04-12-2010, 03:41 AM
As a relatively inexperienced painter, I tend to fall into camp one when I paint (despite my best intentions), but am much more attracted to paintings from camp 3. Hopefully someday I'll be able to look at a scene and see a looser statement in my brain, then get my hand to produce a likeness. :)
04-12-2010, 09:49 AM
A good point. Your experience over the years says a lot about where you want to be. I try to have balance in my work. Some areas loose, some tight, and some in between. Areas of interest have more color and development. receeding spaces are loose and soft edged, more atmospheric.
One of the problems I see a lot in inexperienced work is a tendency to be all loose and sloppy or all tightly rendered. Variety creates intrigue in a painting. Giving a sense of direction to the viewer to know where to pause, where to rest, where to be excited.

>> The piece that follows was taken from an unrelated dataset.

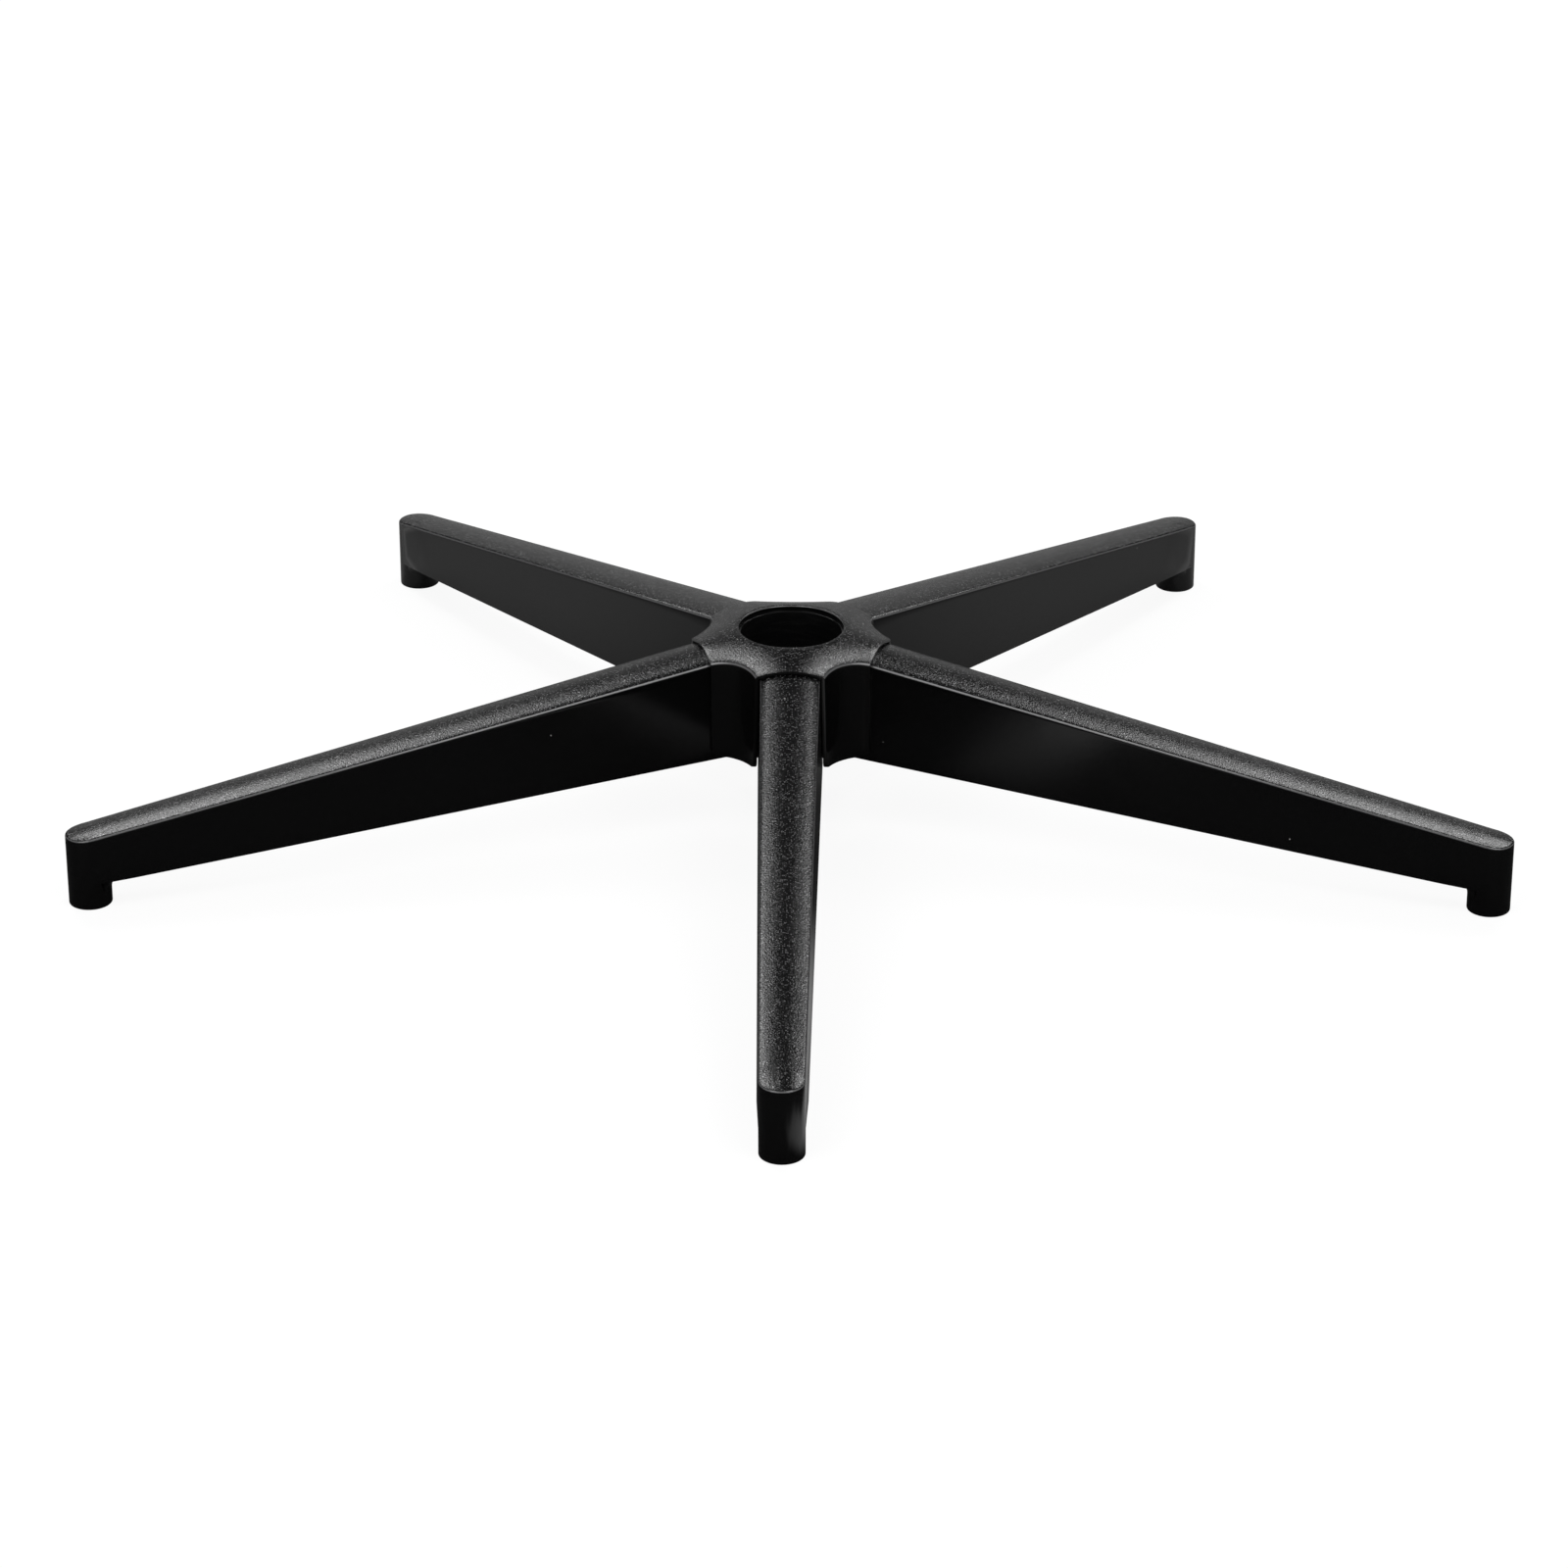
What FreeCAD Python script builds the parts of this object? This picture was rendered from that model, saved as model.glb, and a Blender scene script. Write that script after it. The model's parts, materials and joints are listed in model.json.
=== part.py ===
import FreeCAD, Part

import math
import os

from FreeCAD import Vector

# Office chair five star base: a welded steel star in moulded covers.
# Millimetres. Every height is above the floor and every radius is from the column's axis.
# An arm is drawn along +X and then turned to its place. The origin is at the column socket's rim.

# The star
arm_count = 5
first_arm_deg = -90.0
foot_circle_r = 345.0
hub_top_z = 96.4

# Column socket: a steel tube, bored for a 50 mm gas column with a 1 in 19.92 taper
column_bore_r = 24.3
column_lead_in = 14.0
column_taper = 1 / 19.92
tube_wall = 3.2
tube_below_plate = 4.5
mouth_gap = 0.95
mouth_depth = 3.0
tube_edge_chamfer = 0.6

# Plate under the arm roots
plate_thickness = 2.5
plate_margin = 0.4
plate_rise = 0.1

# Arm cover, outside. A root size is taken at the hub cover's mouth, a tip size at the foot's axis
root_top_z = 89.8
tip_top_z = 37.4
root_low_z = 38.2
tip_low_z = 12.9
root_top_half = 14.2
root_low_half = 15.4
tip_low_half = 10.95
crown_r = 45.0
edge_round = 1.2
cover_root_gap = 3.5
cover_skin = 3.2
cover_wall = 2.2

# Foot boss of the arm cover
foot_r = 10.2
foot_edge_round = 0.6
foot_proud = 0.05
flare_inset = 0.2
blend_back = 20.0
flare_out = 3.8
flare_drop = 6.9
flare_hollow = 0.35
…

In my youth I thought good painting was throwing bold color at the canvas with little regard to composing and subtlety or refinement. I covered the fact that I simply did not know what I was doing by calling myself a minimalist, code word for having no idea how to paint. Then I went through a stage of hyper refinement in drawing.
Then I went through a 10 year period of alla prima plein air painting where I did absolutely no studio work. Frankly, this nearly ruined me as a painter. Alla prima is fun and it teaches you a lot about painting, but it also is a skill killer, unless you want to be known as a plein air painter only. I began to look at my work with great disatisfaction. I went back into the studio, and found the happy marraige of plein air/studio work which is where I am today.
It has been in the last 3-5 years that I have grown into a mature painter. I continue to research and learn, as with the new palette knife work, and charting color. I'm in a good place mentally as a painter, with self confidence but not arrogance, as there are people who can outpaint me blindfolded. Now if the economy will just improve a bit, all will be well.
04-12-2010, 01:23 PM
Bravo!!! And such a wonderful step by step, Linda!! :clap: :thumbsup:
04-12-2010, 04:45 PM
Thanks so much Larry. I'm so glad you enjoyed it.